Why Food Marketing Teams Should Be Jumping On Board With The Flexitarian Trend
Updated: Jun 11, 2020
There's no denying that alternative sources of protein are trending. Climate change concerns have accelerated an already-growing interest in a plant-based diet, and it has fuelled a plant-based product and recipe boom. That's not to say that meat is completely off the menu. Research from Nielsen revealed that 98% of people who purchase alternative (plant-based) meats also buy meat. This should not come as much of a surprise. 'Flexitarian' and 'Meatless Monday' are terms which have gone mainstream in recent years. Not just that, but plant-based meat companies themselves have been working to make their products more appealing to carnivores.
"Our aim is to drive more people to eat plant-based food, which is better for the environment and the planet."
Oumph! Marketing Director Henrik Åkerman
Interestingly, in a 2019 article on The Spoon, Catherine Lamb concluded that Beyond Beef, a plant-based ground beef, was too realistic for her vegetarian tastes.
This statistic from Nielsen illustrates a growing interest in flexitarianism - 37% of those who purchase alternative meats are Flexitarian. It suggests that consumers are buying for a variety of dietary choices within the one household. It also illustrates that consumers are willing to reduce their meat consumption, but not remove it from their diets completely.
This is all good news for grocery retailers, food brands and recipe platforms searching for new ways to engage with consumers in a meaningful way. We know that consumers struggle with meal planning and finding recipe inspiration at the best of times. This process becomes even more difficult when you're trying to reduce your consumption of animal products. Grocery retailers, in particular, are uniquely placed to spot and understand shifts in the way consumers are choosing to eat thanks to the volume of customer data they collect. This data is already being used by many retailers to offer personalised recipe inspiration, but it's crying out to be taken a step further.
We often use Tesco as an example of a grocery retailer that is doing recipes right thanks to their shoppable meal planner. Although they don't promote their featured meal plans as flexitarian-friendly, choosing to focus on seasonality instead, these meal plans do include 1-3 vegan and/ or vegetarian recipes.

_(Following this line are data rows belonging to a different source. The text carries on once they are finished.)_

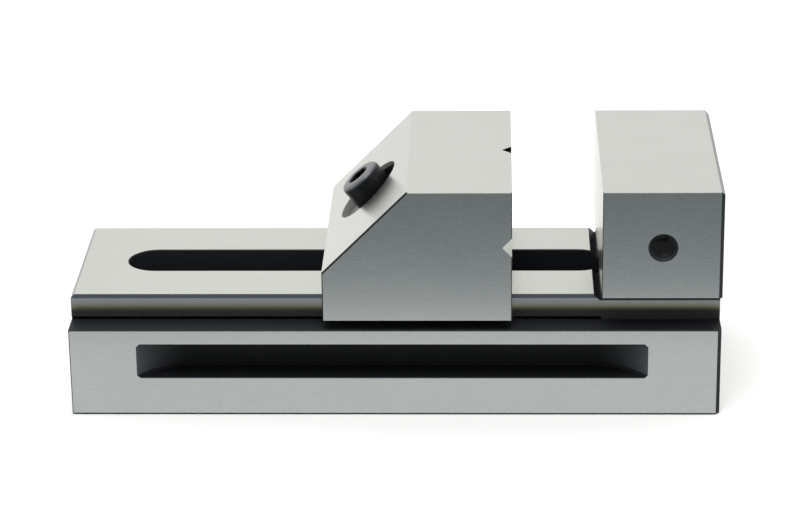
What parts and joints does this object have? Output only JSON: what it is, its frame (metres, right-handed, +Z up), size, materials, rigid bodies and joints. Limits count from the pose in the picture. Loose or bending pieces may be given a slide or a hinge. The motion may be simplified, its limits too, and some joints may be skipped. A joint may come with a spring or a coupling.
{
  "type": "toolmakers vise",
  "caption": "Ground steel toolmakers vise: a fixed jaw on a grooved bed, and a sliding jaw drawn down by a slanting clamp screw and notched cross pin.",
  "frame": {"origin": "middle of the base's underside", "axes": "+X along the bed towards the fixed jaw, +Y across it, +Z up"},
  "size_m": [0.19, 0.073, 0.0694],
  "materials": {
    "ground_steel": "hardened and surface ground, satin; recesses keep the dark scale",
    "black_oxide_steel": "black oxide",
    "plain_steel": "turned and hardened",
    "spring_steel": "drawn wire"
  },
  "bodies": {
    "bed": {"body": "ground_steel"},
    "jaw": {"movable_jaw": "ground_steel"},
    "screw_swivel": {"ball_washer": "plain_steel", "lift_spring": "spring_steel"},
    "screw": {"clamp_screw": "black_oxide_steel"},
    "nut": {"draw_nut": "black_oxide_steel", "cross_pin": "plain_steel", "lock_screw": "black_oxide_steel"}
  },
  "joints": [
    {"name": "jaw_slide", "type": "slide", "parent": "bed", "child": "jaw", "axis": [1, 0, 0], "range_m": [-0.0762, 0.0254]},
    {"name": "screw_rock", "type": "hinge", "parent": "jaw", "child": "screw_swivel", "pos_m": [-0.01132, 0, 0.06172], "axis": [0, 1, 0], "range_deg": [0, 5]},
    {"name": "screw_turn", "type": "hinge", "parent": "screw_swivel", "child": "screw", "pos_m": [-0.01132, 0, 0.06172], "axis": [0.6428, 0, -0.766], "range_deg": [0, 938.8]},
    {"name": "nut_draw", "type": "slide", "parent": "screw_swivel", "child": "nut", "axis": [-0.6428, 0, 0.766], "range_m": [0, 0.00326], "deforming": ["lift_spring"]}
  ],
  "couplings": [
    {"joint": "nut_draw", "follows": "screw_turn", "m_per_rad": 0.00019894}
  ]
}
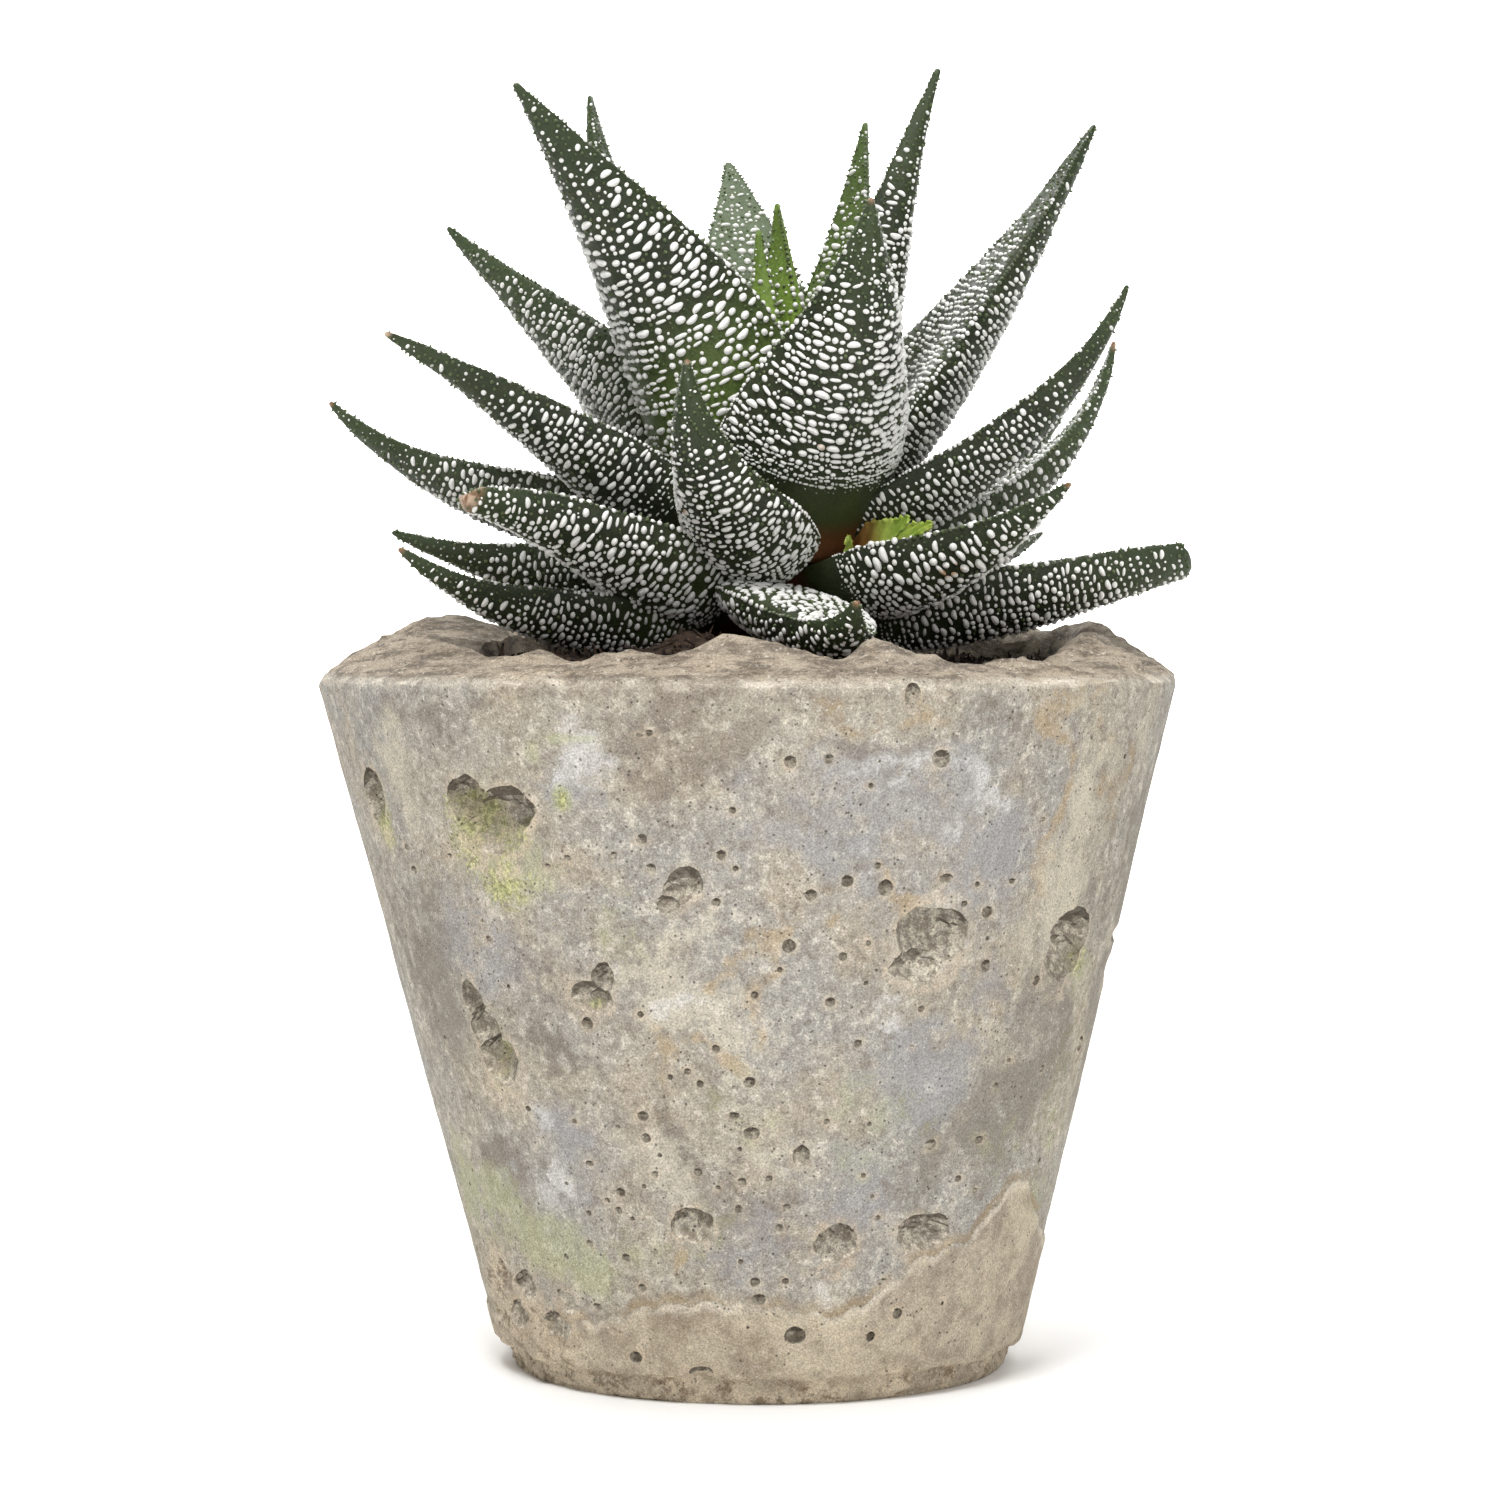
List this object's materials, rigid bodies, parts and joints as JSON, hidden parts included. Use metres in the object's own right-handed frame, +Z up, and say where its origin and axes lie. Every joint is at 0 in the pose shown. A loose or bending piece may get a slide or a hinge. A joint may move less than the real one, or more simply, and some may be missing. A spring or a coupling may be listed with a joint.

For consumers getting to grips with reducing meat consumption in particular, this is incredibly an incredibly valuable tool that should keep them engaged with Tesco's recipe content going forward, but Tesco is missing a trick by not promoting these meal plans as flexitarian.
Source: Tesco Real Food
A well-targeted social media campaign is key to the success of using meal plans and recipe inspiration as a way to engage flexitarians. When consumers are in the midst of a lifestyle change, recommendations, particularly recipe recommendations, matter. (Pinch of Nom's success attests to that.) When those recommendations come from a mainstream grocery retailer or food brands, it removes barriers and illustrates to consumers that this lifestyle change is accessible. When using meal plans to engage with flexitarians, it's vital to drive home the message on social media that these meal plans are specifically designed to make reducing meat consumption as simple as possible. Since 98% of alternative meat purchasers also buy meat, there's no denying that consumers are, for a variety of reasons, shifting towards a plant-based diet. Food marketing teams that ignore this opportunity to support consumers with meal plans and recipe inspiration during this shift risk losing out on the spending power of this growing flexitarian demographic.